- [YOUR TASK] Write out each line of the material again, word for word.

- [INFORMATION SUPPLIED]
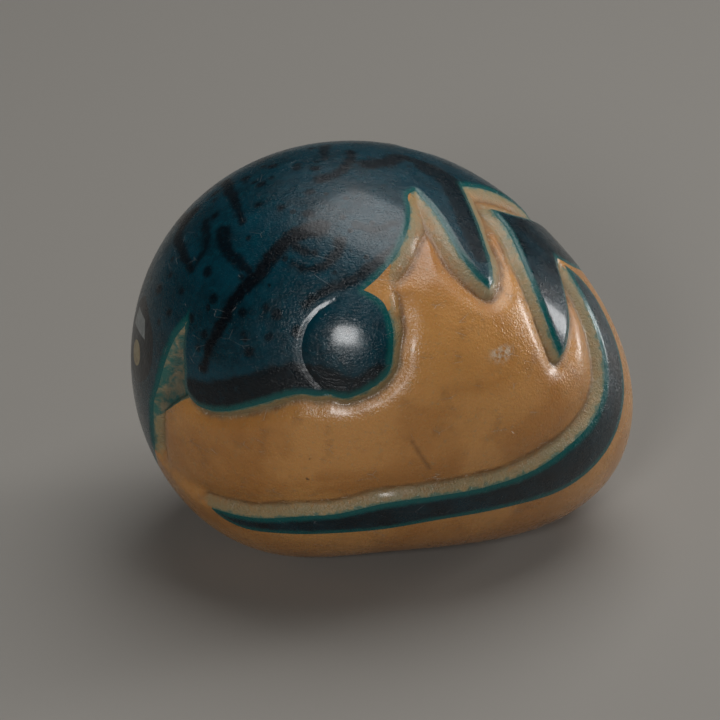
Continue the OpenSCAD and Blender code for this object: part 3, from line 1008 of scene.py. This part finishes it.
class CarvedNutKnobs(bpy.types.Operator):
    """Makes the domed elbow knob on each side"""

    bl_idname = "carved_nut.knobs"
    bl_label = "Elbow knobs"

    def execute(self, context):
        deep = context.scene.nut_shape.dye_depth / MM
        for side in ("left", "right"):
            node = "side_knob_" + side
            piece = carve_piece("elbow_knob_" + side, [node], deep, finer=True, marks=[with_ink_and_hem_shade])
            put_in_frame(piece, node, "teal_dye")
        return {"FINISHED"}


class CarvedNutLeafAndTail(bpy.types.Operator):
    """Makes the dyed leaf on the rump and the tail that curls round the left side"""

    bl_idname = "carved_nut.leaf_and_tail"
    bl_label = "Leaf and tail"

    def execute(self, context):
        deep = context.scene.nut_shape.dye_depth / MM
        for name, node in (("dyed_leaf", "rump_leaf"), ("dyed_tail", "tail")):
            piece = carve_piece(name, [node], deep, finer=True, marks=[with_ink_and_hem_shade])
            put_in_frame(piece, node, "teal_dye")
        return {"FINISHED"}


class CarvedNutCheeks(bpy.types.Operator):
    """Makes the thinly washed groove behind each cheek"""

    bl_idname = "carved_nut.cheeks"
    bl_label = "Cheek grooves"

    def execute(self, context):
        deep = context.scene.nut_shape.dye_depth / MM
        for side in ("left", "right"):
            node = "cheek_groove_" + side
            piece = carve_piece("washed_groove_" + side, [node], deep)
            put_in_frame(piece, node, "thin_wash")
        return {"FINISHED"}


class CarvedNutEyes(bpy.types.Operator):
    """Makes each eye: the dark almond with its pale corner and bare pupil let into it"""

    bl_idname = "carved_nut.eyes"
    bl_label = "Eyes"

    def execute(self, context):
        sizes = context.scene.nut_shape
        deep, inlay = sizes.dye_depth / MM, sizes.inlay_depth / MM
        for side in ("left", "right"):
            let_in = ["eye_white_" + side, "pupil_" + side]
            almond = carve_piece("eye_almond_" + side, ["eye_" + side], deep, let_in, inlay)
            put_in_frame(almond, "eye_" + side, "eye_ink")
            pale = carve_piece("eye_corner_" + side, [let_in[0]], inlay)
            put_in_frame(pale, let_in[0], "eye_white")
            pupil = carve_piece("eye_pupil_" + side, [let_in[1]], inlay)
            put_in_frame(pupil, let_in[1], "pupil")
        return {"FINISHED"}


class CarvedNutStage(bpy.types.Operator):
    """Makes the pale floor, the soft lights and the camera"""

    bl_idname = "carved_nut.stage"
    bl_label = "Stage"

    def execute(self, context):
        pale_floor()
        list(softboxes())
        main_camera()
        return {"FINISHED"}


def pale_floor():
    bm = bmesh.new()
    bmesh.ops.create_grid(bm, x_segments=2, y_segments=2, size=3.0)
    mesh = bpy.data.meshes.new("pale_floor")
    bm.to_mesh(mesh)
    bm.free()
    material = bpy.data.materials.new("Pale floor")
    material.use_nodes = True
    shader = material.node_tree.nodes["Principled BSDF"]
    shader.inputs["Base Color"].default_value = (0.26, 0.245, 0.222, 1)
    shader.inputs["Roughness"].default_value = 0.75
    mesh.materials.append(material)
    floor = bpy.data.objects.new("pale_floor", mesh)
    floor.location.z = -0.00005
    bpy.context.scene.collection.objects.link(floor)
    return floor


def softbox(name, place, aim, width, height, watts):
    lamp = bpy.data.lights.new(name, "AREA")
    lamp.shape, lamp.size, lamp.size_y = "RECTANGLE", width, height
    lamp.energy = watts
    box = bpy.data.objects.new(name, lamp)
    box.location = place
    box.rotation_euler = (Vector(aim) - Vector(place)).to_track_quat("-Z", "Y").to_euler()
    bpy.context.scene.collection.objects.link(box)
    return box


def softboxes():
    aim = (0, 0, 0.02)
    world = bpy.data.worlds.new("Soft room")
    world.use_nodes = True
    room = world.node_tree.nodes["Background"]
    room.inputs["Color"].default_value = (0.55, 0.56, 0.58, 1)
    room.inputs["Strength"].default_value = 0.035
    bpy.context.scene.world = world
    return [
        softbox("overhead_softbox", (0.12, 0.15, 0.50), aim, 0.50, 0.42, 2.1),
        softbox("camera_softbox", (-0.11, -0.46, 0.25), aim, 0.095, 0.095, 0.95),
        softbox("rear_right_softbox", (0.50, 0.20, 0.12), aim, 0.10, 0.18, 1.0),
    ]


def main_camera():
    """A long lens from the left side, 27 degrees above the floor."""
    tilt, gap = math.radians(27), 0.3265
    camera = bpy.data.cameras.new("main_camera")
    camera.lens, camera.sensor_width = 150, 36
    camera.clip_start = 0.02
    view = bpy.data.objects.new("main_camera", camera)
    toward_lens = Vector((0, -math.cos(tilt), math.sin(tilt)))
    upward = Vector((0, math.sin(tilt), math.cos(tilt)))
    aim = Vector(CENTRE) * MM - Vector((1.6 * MM, 0, 0)) - upward * (2.15 * MM)
    view.location = aim + toward_lens * gap
    view.rotation_euler = (-toward_lens).to_track_quat("-Z", "Y").to_euler()
    bpy.context.scene.collection.objects.link(view)
    bpy.context.scene.camera = view
    bpy.context.scene.view_settings.view_transform = "Standard"
    return view


class CarvedNutPanel(bpy.types.Panel):
    bl_label = "Carved Nut"
    bl_idname = "VIEW3D_PT_carved_nut"
    bl_space_type = "VIEW_3D"
    bl_region_type = "UI"
    bl_category = "Carved Nut"

    def draw(self, context):
        for operator in OPERATORS:
            self.layout.operator(operator.bl_idname)
        for group in (context.scene.nut_shape, context.scene.nut_colours):
            box = self.layout.box()
            for key in group.__annotations__:
                box.prop(group, key)


OPERATORS = (
    CarvedNutBody, CarvedNutHead, CarvedNutBack, CarvedNutKnobs, CarvedNutLeafAndTail,
    CarvedNutCheeks, CarvedNutEyes, CarvedNutStage,
)
CLASSES = (NutShape, NutColours, *OPERATORS, CarvedNutPanel)


def register():
    for cls in CLASSES:
        bpy.utils.register_class(cls)
    bpy.types.Scene.nut_shape = bpy.props.PointerProperty(type=NutShape)
    bpy.types.Scene.nut_colours = bpy.props.PointerProperty(type=NutColours)


def unregister():
    del bpy.types.Scene.nut_colours
    del bpy.types.Scene.nut_shape
    for cls in reversed(CLASSES):
        bpy.utils.unregister_class(cls)


def main():
    register()
    bpy.ops.carved_nut.body()
    bpy.ops.carved_nut.head()
    bpy.ops.carved_nut.back()
    bpy.ops.carved_nut.knobs()
    bpy.ops.carved_nut.leaf_and_tail()
    bpy.ops.carved_nut.cheeks()
    bpy.ops.carved_nut.eyes()
    bpy.ops.carved_nut.stage()
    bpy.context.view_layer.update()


if __name__ == "__main__":
    main()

- [WRITTEN REPLY]
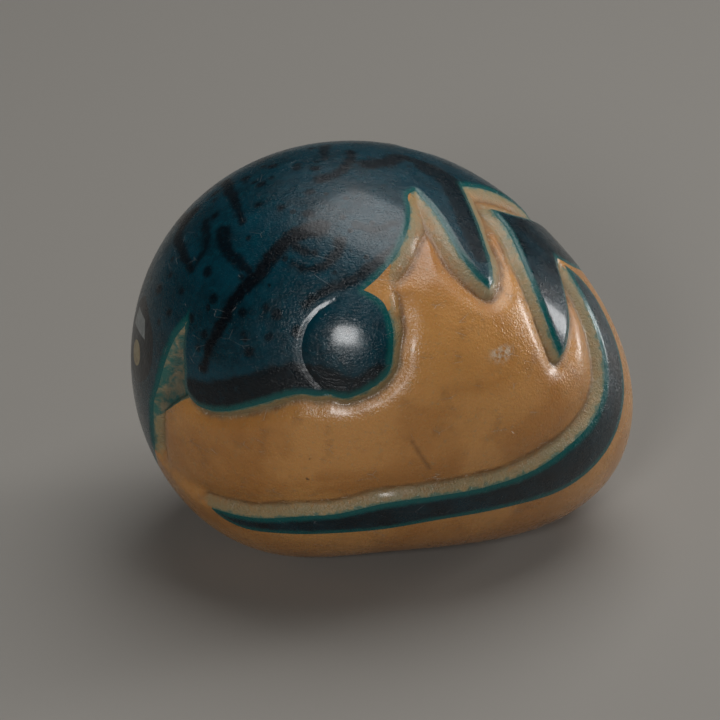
Continue the OpenSCAD and Blender code for this object: part 3, from line 1008 of scene.py. This part finishes it.
class CarvedNutKnobs(bpy.types.Operator):
    """Makes the domed elbow knob on each side"""

    bl_idname = "carved_nut.knobs"
    bl_label = "Elbow knobs"

    def execute(self, context):
        deep = context.scene.nut_shape.dye_depth / MM
        for side in ("left", "right"):
            node = "side_knob_" + side
            piece = carve_piece("elbow_knob_" + side, [node], deep, finer=True, marks=[with_ink_and_hem_shade])
            put_in_frame(piece, node, "teal_dye")
        return {"FINISHED"}


class CarvedNutLeafAndTail(bpy.types.Operator):
    """Makes the dyed leaf on the rump and the tail that curls round the left side"""

    bl_idname = "carved_nut.leaf_and_tail"
    bl_label = "Leaf and tail"

    def execute(self, context):
        deep = context.scene.nut_shape.dye_depth / MM
        for name, node in (("dyed_leaf", "rump_leaf"), ("dyed_tail", "tail")):
            piece = carve_piece(name, [node], deep, finer=True, marks=[with_ink_and_hem_shade])
            put_in_frame(piece, node, "teal_dye")
        return {"FINISHED"}


class CarvedNutCheeks(bpy.types.Operator):
    """Makes the thinly washed groove behind each cheek"""

    bl_idname = "carved_nut.cheeks"
    bl_label = "Cheek grooves"

    def execute(self, context):
        deep = context.scene.nut_shape.dye_depth / MM
        for side in ("left", "right"):
            node = "cheek_groove_" + side
            piece = carve_piece("washed_groove_" + side, [node], deep)
            put_in_frame(piece, node, "thin_wash")
        return {"FINISHED"}


class CarvedNutEyes(bpy.types.Operator):
    """Makes each eye: the dark almond with its pale corner and bare pupil let into it"""

    bl_idname = "carved_nut.eyes"
    bl_label = "Eyes"

    def execute(self, context):
        sizes = context.scene.nut_shape
        deep, inlay = sizes.dye_depth / MM, sizes.inlay_depth / MM
        for side in ("left", "right"):
            let_in = ["eye_white_" + side, "pupil_" + side]
            almond = carve_piece("eye_almond_" + side, ["eye_" + side], deep, let_in, inlay)
            put_in_frame(almond, "eye_" + side, "eye_ink")
            pale = carve_piece("eye_corner_" + side, [let_in[0]], inlay)
            put_in_frame(pale, let_in[0], "eye_white")
            pupil = carve_piece("eye_pupil_" + side, [let_in[1]], inlay)
            put_in_frame(pupil, let_in[1], "pupil")
        return {"FINISHED"}


class CarvedNutStage(bpy.types.Operator):
    """Makes the pale floor, the soft lights and the camera"""

    bl_idname = "carved_nut.stage"
    bl_label = "Stage"

    def execute(self, context):
        pale_floor()
        list(softboxes())
        main_camera()
        return {"FINISHED"}


def pale_floor():
    bm = bmesh.new()
    bmesh.ops.create_grid(bm, x_segments=2, y_segments=2, size=3.0)
    mesh = bpy.data.meshes.new("pale_floor")
    bm.to_mesh(mesh)
    bm.free()
    material = bpy.data.materials.new("Pale floor")
    material.use_nodes = True
    shader = material.node_tree.nodes["Principled BSDF"]
    shader.inputs["Base Color"].default_value = (0.26, 0.245, 0.222, 1)
    shader.inputs["Roughness"].default_value = 0.75
    mesh.materials.append(material)
    floor = bpy.data.objects.new("pale_floor", mesh)
    floor.location.z = -0.00005
    bpy.context.scene.collection.objects.link(floor)
    return floor


def softbox(name, place, aim, width, height, watts):
    lamp = bpy.data.lights.new(name, "AREA")
    lamp.shape, lamp.size, lamp.size_y = "RECTANGLE", width, height
    lamp.energy = watts
    box = bpy.data.objects.new(name, lamp)
    box.location = place
    box.rotation_euler = (Vector(aim) - Vector(place)).to_track_quat("-Z", "Y").to_euler()
    bpy.context.scene.collection.objects.link(box)
    return box


def softboxes():
    aim = (0, 0, 0.02)
    world = bpy.data.worlds.new("Soft room")
    world.use_nodes = True
    room = world.node_tree.nodes["Background"]
    room.inputs["Color"].default_value = (0.55, 0.56, 0.58, 1)
    room.inputs["Strength"].default_value = 0.035
    bpy.context.scene.world = world
    return [
        softbox("overhead_softbox", (0.12, 0.15, 0.50), aim, 0.50, 0.42, 2.1),
        softbox("camera_softbox", (-0.11, -0.46, 0.25), aim, 0.095, 0.095, 0.95),
        softbox("rear_right_softbox", (0.50, 0.20, 0.12), aim, 0.10, 0.18, 1.0),
    ]


def main_camera():
    """A long lens from the left side, 27 degrees above the floor."""
    tilt, gap = math.radians(27), 0.3265
    camera = bpy.data.cameras.new("main_camera")
    camera.lens, camera.sensor_width = 150, 36
    camera.clip_start = 0.02
    view = bpy.data.objects.new("main_camera", camera)
    toward_lens = Vector((0, -math.cos(tilt), math.sin(tilt)))
    upward = Vector((0, math.sin(tilt), math.cos(tilt)))
    aim = Vector(CENTRE) * MM - Vector((1.6 * MM, 0, 0)) - upward * (2.15 * MM)
    view.location = aim + toward_lens * gap
    view.rotation_euler = (-toward_lens).to_track_quat("-Z", "Y").to_euler()
    bpy.context.scene.collection.objects.link(view)
    bpy.context.scene.camera = view
    bpy.context.scene.view_settings.view_transform = "Standard"
    return view


class CarvedNutPanel(bpy.types.Panel):
    bl_label = "Carved Nut"
    bl_idname = "VIEW3D_PT_carved_nut"
    bl_space_type = "VIEW_3D"
    bl_region_type = "UI"
    bl_category = "Carved Nut"

    def draw(self, context):
        for operator in OPERATORS:
            self.layout.operator(operator.bl_idname)
        for group in (context.scene.nut_shape, context.scene.nut_colours):
            box = self.layout.box()
            for key in group.__annotations__:
                box.prop(group, key)


OPERATORS = (
    CarvedNutBody, CarvedNutHead, CarvedNutBack, CarvedNutKnobs, CarvedNutLeafAndTail,
    CarvedNutCheeks, CarvedNutEyes, CarvedNutStage,
)
CLASSES = (NutShape, NutColours, *OPERATORS, CarvedNutPanel)


def register():
    for cls in CLASSES:
        bpy.utils.register_class(cls)
    bpy.types.Scene.nut_shape = bpy.props.PointerProperty(type=NutShape)
    bpy.types.Scene.nut_colours = bpy.props.PointerProperty(type=NutColours)


def unregister():
    del bpy.types.Scene.nut_colours
    del bpy.types.Scene.nut_shape
    for cls in reversed(CLASSES):
        bpy.utils.unregister_class(cls)


def main():
    register()
    bpy.ops.carved_nut.body()
    bpy.ops.carved_nut.head()
    bpy.ops.carved_nut.back()
    bpy.ops.carved_nut.knobs()
    bpy.ops.carved_nut.leaf_and_tail()
    bpy.ops.carved_nut.cheeks()
    bpy.ops.carved_nut.eyes()
    bpy.ops.carved_nut.stage()
    bpy.context.view_layer.update()


if __name__ == "__main__":
    main()